## [THE PROBLEM]
Reproduce the material in full, exactly as written.

<<<<

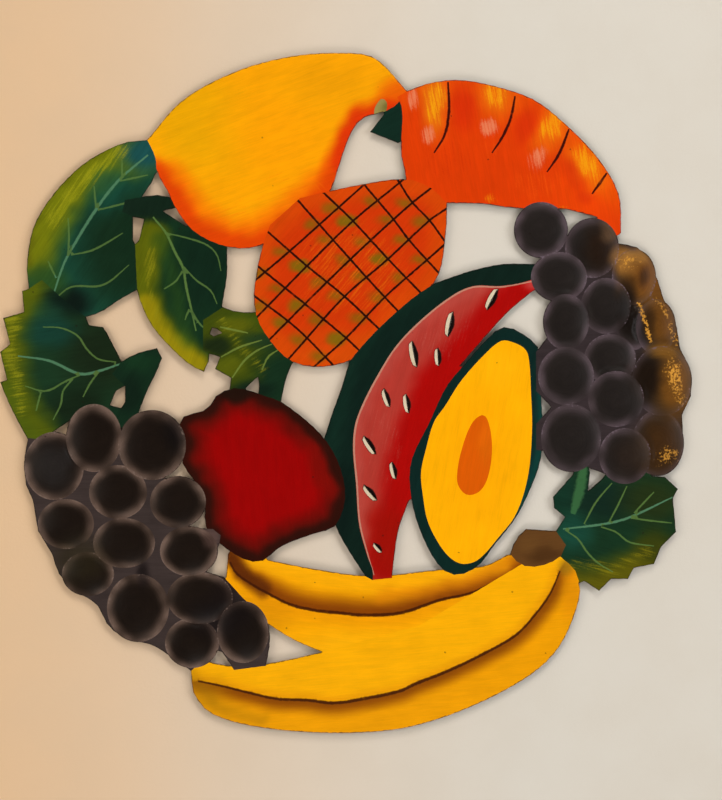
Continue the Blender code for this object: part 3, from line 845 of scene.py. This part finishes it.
print("scene: building the sheet")
pointCount = len(flat)
frontY = -plateForm["sheet"] - height
vertices = np.zeros((pointCount * 2, 3))
vertices[:pointCount, 0] = vertices[pointCount:, 0] = flat[:, 0]
vertices[:pointCount, 2] = vertices[pointCount:, 2] = flat[:, 1]
vertices[:pointCount, 1] = frontY
vertices[pointCount:, 1] = -height
slopes = {}
for at, lip, look in lips:
    away = np.hypot(flat[:, 0] - at.x, flat[:, 1] - at.y)
    slopes[int(away.argmin())] = (lip, look)
following = dict(rimEdges)
for a, b in rimEdges:
    # a point that the joining has put between two points of one lip
    c = following.get(b)
    if b not in slopes and a in slopes and c in slopes and slopes[a][1] == slopes[c][1]:
        slopes[b] = ((slopes[a][0] + slopes[c][0]) / 2, slopes[a][1])
for i, (lip, _) in slopes.items():
    vertices[pointCount + i, 0] += lip.x
    vertices[pointCount + i, 2] += lip.y
walls = [(b, a, a + pointCount, b + pointCount) for a, b in rimEdges]
plainCut = (None, lookNumber["cutEdge"])
wallLooks = [slopes.get(a, slopes.get(b, plainCut))[1] for a, b in rimEdges]
polygons = corners.tolist() + (corners[:, ::-1] + pointCount).tolist() + walls
sheetMesh = bpy.data.meshes.new("paintedPlate")
sheetMesh.from_pydata(vertices.tolist(), [], polygons)
paintedPlate = bpy.data.objects.new("paintedPlate", sheetMesh)
bpy.context.collection.objects.link(paintedPlate)

backLooks = np.full(count, lookNumber["backSteel"])
materialIndex = np.concatenate([lookOf, backLooks, wallLooks]).astype(np.int32)
sheetMesh.polygons.foreach_set("material_index", materialIndex)
loopCount = len(sheetMesh.loops)


def cornerValues(values, width):
    filled = np.zeros((loopCount, width), np.float32)
    filled[:count * 3] = values.reshape(-1, width)
    return filled.ravel()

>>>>

## [SOLUTION]
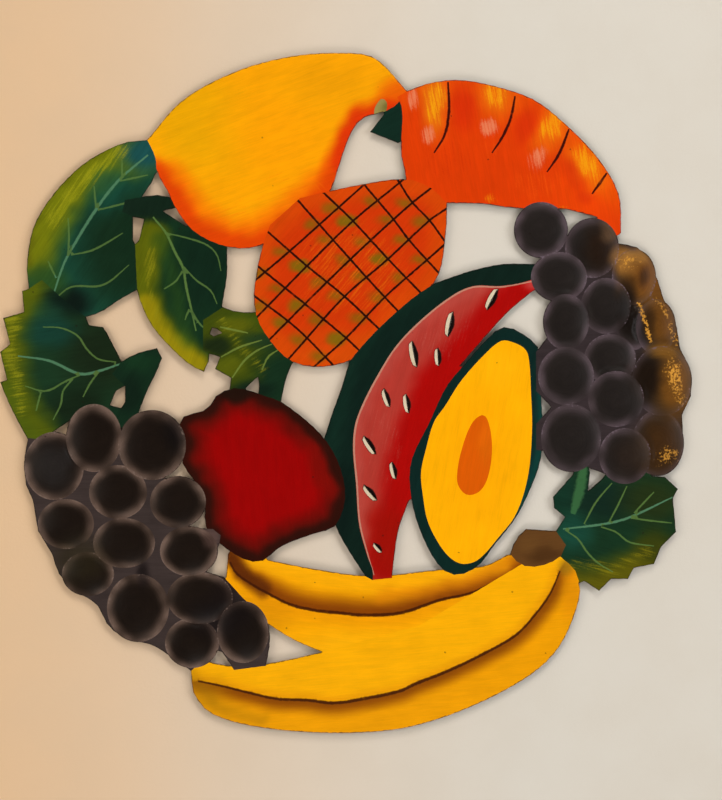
Continue the Blender code for this object: part 3, from line 845 of scene.py. This part finishes it.
print("scene: building the sheet")
pointCount = len(flat)
frontY = -plateForm["sheet"] - height
vertices = np.zeros((pointCount * 2, 3))
vertices[:pointCount, 0] = vertices[pointCount:, 0] = flat[:, 0]
vertices[:pointCount, 2] = vertices[pointCount:, 2] = flat[:, 1]
vertices[:pointCount, 1] = frontY
vertices[pointCount:, 1] = -height
slopes = {}
for at, lip, look in lips:
    away = np.hypot(flat[:, 0] - at.x, flat[:, 1] - at.y)
    slopes[int(away.argmin())] = (lip, look)
following = dict(rimEdges)
for a, b in rimEdges:
    # a point that the joining has put between two points of one lip
    c = following.get(b)
    if b not in slopes and a in slopes and c in slopes and slopes[a][1] == slopes[c][1]:
        slopes[b] = ((slopes[a][0] + slopes[c][0]) / 2, slopes[a][1])
for i, (lip, _) in slopes.items():
    vertices[pointCount + i, 0] += lip.x
    vertices[pointCount + i, 2] += lip.y
walls = [(b, a, a + pointCount, b + pointCount) for a, b in rimEdges]
plainCut = (None, lookNumber["cutEdge"])
wallLooks = [slopes.get(a, slopes.get(b, plainCut))[1] for a, b in rimEdges]
polygons = corners.tolist() + (corners[:, ::-1] + pointCount).tolist() + walls
sheetMesh = bpy.data.meshes.new("paintedPlate")
sheetMesh.from_pydata(vertices.tolist(), [], polygons)
paintedPlate = bpy.data.objects.new("paintedPlate", sheetMesh)
bpy.context.collection.objects.link(paintedPlate)

backLooks = np.full(count, lookNumber["backSteel"])
materialIndex = np.concatenate([lookOf, backLooks, wallLooks]).astype(np.int32)
sheetMesh.polygons.foreach_set("material_index", materialIndex)
loopCount = len(sheetMesh.loops)


def cornerValues(values, width):
    filled = np.zeros((loopCount, width), np.float32)
    filled[:count * 3] = values.reshape(-1, width)
    return filled.ravel()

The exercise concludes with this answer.